▶ [STATED EXERCISE]: Starting at the line that contains "turntable_pivot_top = turntable_z", reproduce each line exactly up to and including the line that contains "obj.parent = None". Reproduce nothing else.

──────────────────────────────

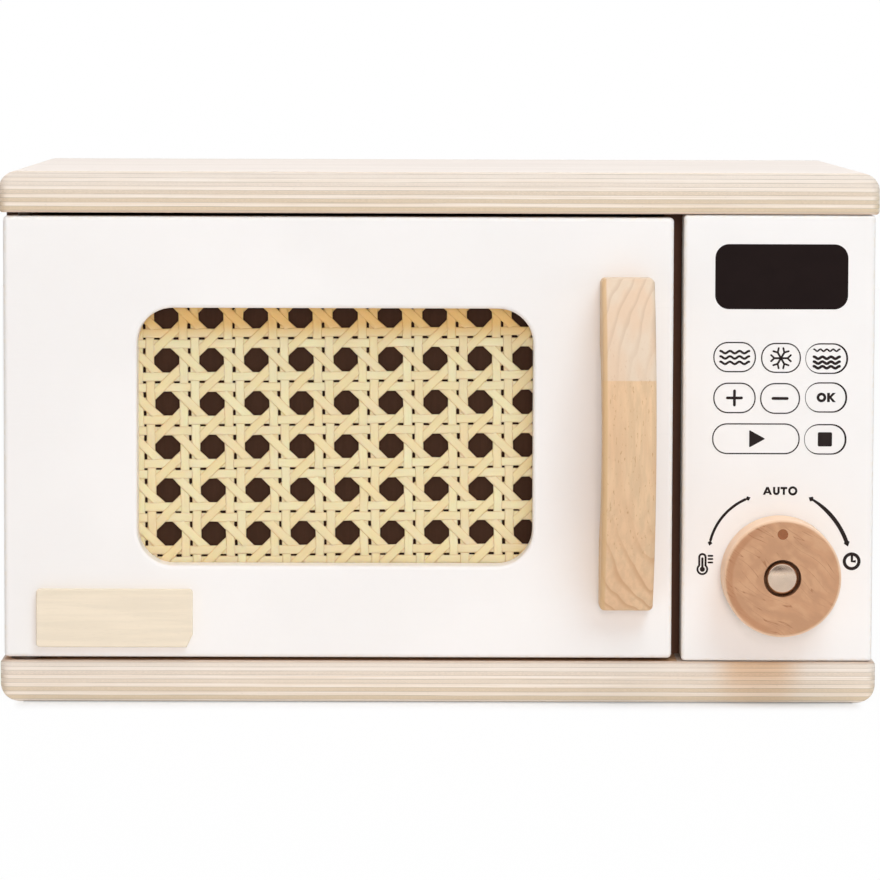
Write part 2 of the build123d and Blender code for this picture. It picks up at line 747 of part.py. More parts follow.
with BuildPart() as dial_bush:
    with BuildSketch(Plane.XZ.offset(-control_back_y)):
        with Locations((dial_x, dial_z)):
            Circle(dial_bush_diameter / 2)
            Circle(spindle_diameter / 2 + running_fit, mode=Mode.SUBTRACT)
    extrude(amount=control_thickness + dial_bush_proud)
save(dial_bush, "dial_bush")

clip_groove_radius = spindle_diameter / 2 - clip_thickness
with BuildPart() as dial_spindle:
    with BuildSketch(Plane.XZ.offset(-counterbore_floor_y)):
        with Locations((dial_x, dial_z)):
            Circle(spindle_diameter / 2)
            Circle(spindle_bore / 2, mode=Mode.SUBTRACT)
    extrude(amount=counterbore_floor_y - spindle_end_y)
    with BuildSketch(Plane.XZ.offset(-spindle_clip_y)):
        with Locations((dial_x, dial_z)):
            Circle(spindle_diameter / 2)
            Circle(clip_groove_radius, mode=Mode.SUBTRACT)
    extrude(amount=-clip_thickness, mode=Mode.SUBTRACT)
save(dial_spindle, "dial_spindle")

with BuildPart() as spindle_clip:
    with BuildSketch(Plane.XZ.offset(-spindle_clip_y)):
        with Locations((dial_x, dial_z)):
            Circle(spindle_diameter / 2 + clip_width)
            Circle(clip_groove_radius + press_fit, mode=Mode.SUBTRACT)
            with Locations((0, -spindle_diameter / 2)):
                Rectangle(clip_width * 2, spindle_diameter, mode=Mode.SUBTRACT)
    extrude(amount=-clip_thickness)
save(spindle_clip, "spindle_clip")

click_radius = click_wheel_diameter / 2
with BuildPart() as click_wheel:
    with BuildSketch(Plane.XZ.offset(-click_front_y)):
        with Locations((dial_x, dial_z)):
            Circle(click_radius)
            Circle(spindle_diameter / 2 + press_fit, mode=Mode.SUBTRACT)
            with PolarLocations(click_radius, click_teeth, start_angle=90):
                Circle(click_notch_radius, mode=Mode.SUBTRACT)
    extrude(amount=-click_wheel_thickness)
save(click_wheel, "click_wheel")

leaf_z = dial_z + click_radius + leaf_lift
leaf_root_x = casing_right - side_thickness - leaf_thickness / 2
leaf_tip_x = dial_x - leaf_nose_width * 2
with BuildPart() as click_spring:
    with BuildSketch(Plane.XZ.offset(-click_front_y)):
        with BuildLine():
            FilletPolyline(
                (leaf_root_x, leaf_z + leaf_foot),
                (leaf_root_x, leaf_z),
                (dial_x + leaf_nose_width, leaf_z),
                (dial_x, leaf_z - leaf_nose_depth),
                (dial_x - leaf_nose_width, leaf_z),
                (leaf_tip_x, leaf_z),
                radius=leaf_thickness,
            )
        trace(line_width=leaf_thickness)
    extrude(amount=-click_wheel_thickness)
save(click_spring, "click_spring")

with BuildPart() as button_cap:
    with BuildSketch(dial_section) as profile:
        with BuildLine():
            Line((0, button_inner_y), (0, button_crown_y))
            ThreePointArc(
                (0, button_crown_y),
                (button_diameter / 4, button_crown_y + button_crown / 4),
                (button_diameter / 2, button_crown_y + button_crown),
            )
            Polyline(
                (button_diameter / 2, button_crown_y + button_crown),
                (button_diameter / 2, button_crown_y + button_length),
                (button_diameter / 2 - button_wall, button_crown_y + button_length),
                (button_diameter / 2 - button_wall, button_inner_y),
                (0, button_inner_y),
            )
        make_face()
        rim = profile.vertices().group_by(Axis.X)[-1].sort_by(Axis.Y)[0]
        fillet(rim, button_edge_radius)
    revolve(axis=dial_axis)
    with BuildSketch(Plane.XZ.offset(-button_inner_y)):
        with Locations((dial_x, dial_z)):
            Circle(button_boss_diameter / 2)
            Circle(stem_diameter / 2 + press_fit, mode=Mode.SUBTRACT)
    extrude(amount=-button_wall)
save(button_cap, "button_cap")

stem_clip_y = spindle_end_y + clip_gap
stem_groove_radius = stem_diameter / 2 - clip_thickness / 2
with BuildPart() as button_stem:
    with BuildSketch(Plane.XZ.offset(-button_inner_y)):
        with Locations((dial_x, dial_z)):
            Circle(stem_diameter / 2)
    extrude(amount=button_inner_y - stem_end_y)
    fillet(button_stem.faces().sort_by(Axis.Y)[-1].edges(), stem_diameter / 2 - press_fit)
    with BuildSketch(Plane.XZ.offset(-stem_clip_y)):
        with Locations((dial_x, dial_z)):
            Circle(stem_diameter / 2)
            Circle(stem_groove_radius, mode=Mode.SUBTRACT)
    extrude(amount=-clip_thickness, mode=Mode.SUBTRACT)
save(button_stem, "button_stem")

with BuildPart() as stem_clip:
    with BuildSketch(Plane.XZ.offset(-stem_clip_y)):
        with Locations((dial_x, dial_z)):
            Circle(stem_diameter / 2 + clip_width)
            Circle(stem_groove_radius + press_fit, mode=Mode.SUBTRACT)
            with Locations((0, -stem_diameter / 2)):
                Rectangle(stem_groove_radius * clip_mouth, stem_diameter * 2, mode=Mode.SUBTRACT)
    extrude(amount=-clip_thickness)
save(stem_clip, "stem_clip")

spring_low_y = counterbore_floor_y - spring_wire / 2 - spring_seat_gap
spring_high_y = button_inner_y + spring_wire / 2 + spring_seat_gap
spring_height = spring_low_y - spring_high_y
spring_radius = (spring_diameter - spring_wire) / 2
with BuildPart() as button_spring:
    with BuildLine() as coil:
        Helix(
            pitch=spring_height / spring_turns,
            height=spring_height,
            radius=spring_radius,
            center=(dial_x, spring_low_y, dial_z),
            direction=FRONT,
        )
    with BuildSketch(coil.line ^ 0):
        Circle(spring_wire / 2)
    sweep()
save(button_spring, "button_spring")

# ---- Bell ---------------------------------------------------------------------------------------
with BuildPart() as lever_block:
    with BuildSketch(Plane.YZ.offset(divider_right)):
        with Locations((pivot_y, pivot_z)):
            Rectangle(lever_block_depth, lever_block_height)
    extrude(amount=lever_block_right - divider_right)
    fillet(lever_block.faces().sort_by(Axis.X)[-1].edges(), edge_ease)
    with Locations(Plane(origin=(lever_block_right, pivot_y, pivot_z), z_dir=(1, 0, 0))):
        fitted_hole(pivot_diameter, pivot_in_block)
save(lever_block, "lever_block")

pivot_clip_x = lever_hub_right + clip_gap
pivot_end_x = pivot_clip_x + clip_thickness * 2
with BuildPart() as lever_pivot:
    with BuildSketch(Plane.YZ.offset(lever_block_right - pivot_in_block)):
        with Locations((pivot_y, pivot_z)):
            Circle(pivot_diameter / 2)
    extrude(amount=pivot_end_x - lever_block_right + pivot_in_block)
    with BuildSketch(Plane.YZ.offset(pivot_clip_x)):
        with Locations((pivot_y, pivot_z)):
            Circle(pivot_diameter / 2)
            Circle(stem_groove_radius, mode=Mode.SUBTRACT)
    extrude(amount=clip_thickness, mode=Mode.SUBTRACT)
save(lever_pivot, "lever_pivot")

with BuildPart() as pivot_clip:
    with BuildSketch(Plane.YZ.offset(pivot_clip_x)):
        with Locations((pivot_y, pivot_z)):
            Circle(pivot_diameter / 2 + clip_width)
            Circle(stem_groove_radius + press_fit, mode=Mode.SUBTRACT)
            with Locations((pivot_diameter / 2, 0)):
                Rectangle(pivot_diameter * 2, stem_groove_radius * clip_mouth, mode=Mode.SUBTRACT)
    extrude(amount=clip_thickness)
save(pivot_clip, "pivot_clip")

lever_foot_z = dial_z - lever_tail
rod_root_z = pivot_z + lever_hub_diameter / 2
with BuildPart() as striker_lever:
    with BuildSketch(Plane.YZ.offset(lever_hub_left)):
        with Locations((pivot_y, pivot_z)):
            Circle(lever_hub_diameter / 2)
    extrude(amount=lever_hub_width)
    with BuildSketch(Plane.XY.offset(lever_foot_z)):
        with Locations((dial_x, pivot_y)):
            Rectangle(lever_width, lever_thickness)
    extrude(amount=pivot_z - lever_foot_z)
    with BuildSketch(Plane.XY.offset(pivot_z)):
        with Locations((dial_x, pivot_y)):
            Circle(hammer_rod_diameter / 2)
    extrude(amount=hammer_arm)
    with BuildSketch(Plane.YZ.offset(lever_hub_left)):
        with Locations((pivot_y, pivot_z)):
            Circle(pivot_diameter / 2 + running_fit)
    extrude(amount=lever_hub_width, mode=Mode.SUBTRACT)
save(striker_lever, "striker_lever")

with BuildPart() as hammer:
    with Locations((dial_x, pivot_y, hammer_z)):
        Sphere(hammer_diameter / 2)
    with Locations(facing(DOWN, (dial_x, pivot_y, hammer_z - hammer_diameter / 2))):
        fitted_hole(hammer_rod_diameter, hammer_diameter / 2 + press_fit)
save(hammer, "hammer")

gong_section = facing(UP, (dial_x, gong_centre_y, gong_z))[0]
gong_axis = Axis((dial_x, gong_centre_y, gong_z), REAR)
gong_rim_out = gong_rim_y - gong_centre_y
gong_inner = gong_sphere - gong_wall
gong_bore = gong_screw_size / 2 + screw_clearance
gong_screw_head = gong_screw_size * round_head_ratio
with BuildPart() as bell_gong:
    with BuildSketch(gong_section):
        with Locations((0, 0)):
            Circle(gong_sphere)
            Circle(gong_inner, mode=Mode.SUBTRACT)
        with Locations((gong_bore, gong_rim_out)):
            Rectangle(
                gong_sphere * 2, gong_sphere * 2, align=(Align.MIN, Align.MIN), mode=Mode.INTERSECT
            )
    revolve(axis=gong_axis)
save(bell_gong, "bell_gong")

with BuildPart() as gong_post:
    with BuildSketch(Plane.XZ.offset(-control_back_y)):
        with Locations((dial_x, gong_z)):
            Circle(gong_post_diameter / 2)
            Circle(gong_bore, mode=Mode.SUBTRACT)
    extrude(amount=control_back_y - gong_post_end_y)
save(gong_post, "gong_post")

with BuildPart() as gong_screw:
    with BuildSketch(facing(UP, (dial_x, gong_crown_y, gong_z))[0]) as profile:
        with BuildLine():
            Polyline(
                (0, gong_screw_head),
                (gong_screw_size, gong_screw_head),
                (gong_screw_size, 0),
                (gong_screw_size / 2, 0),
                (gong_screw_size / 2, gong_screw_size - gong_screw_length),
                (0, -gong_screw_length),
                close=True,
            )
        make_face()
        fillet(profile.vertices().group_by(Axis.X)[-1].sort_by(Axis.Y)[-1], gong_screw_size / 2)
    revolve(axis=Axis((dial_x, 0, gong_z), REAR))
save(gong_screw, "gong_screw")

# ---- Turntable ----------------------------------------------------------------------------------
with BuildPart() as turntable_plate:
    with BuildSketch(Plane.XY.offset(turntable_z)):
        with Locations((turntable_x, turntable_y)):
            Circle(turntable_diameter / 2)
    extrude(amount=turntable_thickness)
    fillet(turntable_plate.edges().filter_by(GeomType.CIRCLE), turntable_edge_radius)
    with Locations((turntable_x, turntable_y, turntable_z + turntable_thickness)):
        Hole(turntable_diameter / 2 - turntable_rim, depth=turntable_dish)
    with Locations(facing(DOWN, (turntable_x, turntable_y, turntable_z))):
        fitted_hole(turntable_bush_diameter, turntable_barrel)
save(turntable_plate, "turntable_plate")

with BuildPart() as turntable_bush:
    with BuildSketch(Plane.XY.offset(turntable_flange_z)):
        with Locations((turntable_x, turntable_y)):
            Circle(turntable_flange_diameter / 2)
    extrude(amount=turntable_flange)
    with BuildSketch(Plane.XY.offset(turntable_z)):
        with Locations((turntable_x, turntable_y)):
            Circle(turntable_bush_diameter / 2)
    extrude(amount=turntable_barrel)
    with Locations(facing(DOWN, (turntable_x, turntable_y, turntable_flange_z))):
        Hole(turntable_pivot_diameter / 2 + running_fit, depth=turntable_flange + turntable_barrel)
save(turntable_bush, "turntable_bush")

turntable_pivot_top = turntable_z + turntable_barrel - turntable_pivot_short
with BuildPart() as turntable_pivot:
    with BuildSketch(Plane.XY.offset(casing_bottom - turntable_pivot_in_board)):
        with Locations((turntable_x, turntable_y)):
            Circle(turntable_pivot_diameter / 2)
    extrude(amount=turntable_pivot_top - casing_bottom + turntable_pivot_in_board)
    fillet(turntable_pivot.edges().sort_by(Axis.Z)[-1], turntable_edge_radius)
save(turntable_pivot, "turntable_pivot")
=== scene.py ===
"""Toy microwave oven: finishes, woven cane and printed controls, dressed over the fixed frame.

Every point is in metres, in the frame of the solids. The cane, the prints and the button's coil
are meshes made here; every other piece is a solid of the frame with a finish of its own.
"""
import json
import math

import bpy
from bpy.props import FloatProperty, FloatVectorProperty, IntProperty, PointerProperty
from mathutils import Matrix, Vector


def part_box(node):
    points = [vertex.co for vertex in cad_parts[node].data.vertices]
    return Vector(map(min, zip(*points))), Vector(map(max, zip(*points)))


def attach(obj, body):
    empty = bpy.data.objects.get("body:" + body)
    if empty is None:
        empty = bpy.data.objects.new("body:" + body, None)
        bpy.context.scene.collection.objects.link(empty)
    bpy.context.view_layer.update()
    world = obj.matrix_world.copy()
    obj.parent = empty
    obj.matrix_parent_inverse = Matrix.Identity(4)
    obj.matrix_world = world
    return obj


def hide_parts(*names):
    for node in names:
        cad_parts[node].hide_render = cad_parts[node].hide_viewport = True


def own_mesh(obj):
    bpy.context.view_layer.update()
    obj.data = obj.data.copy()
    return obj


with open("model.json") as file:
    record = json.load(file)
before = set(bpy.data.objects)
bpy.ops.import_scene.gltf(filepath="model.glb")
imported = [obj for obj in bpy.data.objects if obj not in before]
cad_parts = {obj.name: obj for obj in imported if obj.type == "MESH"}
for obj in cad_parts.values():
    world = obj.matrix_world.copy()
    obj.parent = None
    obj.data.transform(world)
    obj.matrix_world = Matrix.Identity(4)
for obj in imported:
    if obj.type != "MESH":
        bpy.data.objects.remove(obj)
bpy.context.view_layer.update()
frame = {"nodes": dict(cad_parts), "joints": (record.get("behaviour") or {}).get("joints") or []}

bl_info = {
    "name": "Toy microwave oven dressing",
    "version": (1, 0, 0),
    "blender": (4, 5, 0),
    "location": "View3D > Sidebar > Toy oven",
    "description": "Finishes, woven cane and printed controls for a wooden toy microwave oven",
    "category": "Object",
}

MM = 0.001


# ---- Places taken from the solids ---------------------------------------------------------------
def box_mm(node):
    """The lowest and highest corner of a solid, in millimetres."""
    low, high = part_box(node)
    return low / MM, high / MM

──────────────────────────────

▶ [RIGHT ANSWER]:
turntable_pivot_top = turntable_z + turntable_barrel - turntable_pivot_short
with BuildPart() as turntable_pivot:
    with BuildSketch(Plane.XY.offset(casing_bottom - turntable_pivot_in_board)):
        with Locations((turntable_x, turntable_y)):
            Circle(turntable_pivot_diameter / 2)
    extrude(amount=turntable_pivot_top - casing_bottom + turntable_pivot_in_board)
    fillet(turntable_pivot.edges().sort_by(Axis.Z)[-1], turntable_edge_radius)
save(turntable_pivot, "turntable_pivot")
=== scene.py ===
"""Toy microwave oven: finishes, woven cane and printed controls, dressed over the fixed frame.

Every point is in metres, in the frame of the solids. The cane, the prints and the button's coil
are meshes made here; every other piece is a solid of the frame with a finish of its own.
"""
import json
import math

import bpy
from bpy.props import FloatProperty, FloatVectorProperty, IntProperty, PointerProperty
from mathutils import Matrix, Vector


def part_box(node):
    points = [vertex.co for vertex in cad_parts[node].data.vertices]
    return Vector(map(min, zip(*points))), Vector(map(max, zip(*points)))


def attach(obj, body):
    empty = bpy.data.objects.get("body:" + body)
    if empty is None:
        empty = bpy.data.objects.new("body:" + body, None)
        bpy.context.scene.collection.objects.link(empty)
    bpy.context.view_layer.update()
    world = obj.matrix_world.copy()
    obj.parent = empty
    obj.matrix_parent_inverse = Matrix.Identity(4)
    obj.matrix_world = world
    return obj


def hide_parts(*names):
    for node in names:
        cad_parts[node].hide_render = cad_parts[node].hide_viewport = True


def own_mesh(obj):
    bpy.context.view_layer.update()
    obj.data = obj.data.copy()
    return obj


with open("model.json") as file:
    record = json.load(file)
before = set(bpy.data.objects)
bpy.ops.import_scene.gltf(filepath="model.glb")
imported = [obj for obj in bpy.data.objects if obj not in before]
cad_parts = {obj.name: obj for obj in imported if obj.type == "MESH"}
for obj in cad_parts.values():
    world = obj.matrix_world.copy()
    obj.parent = None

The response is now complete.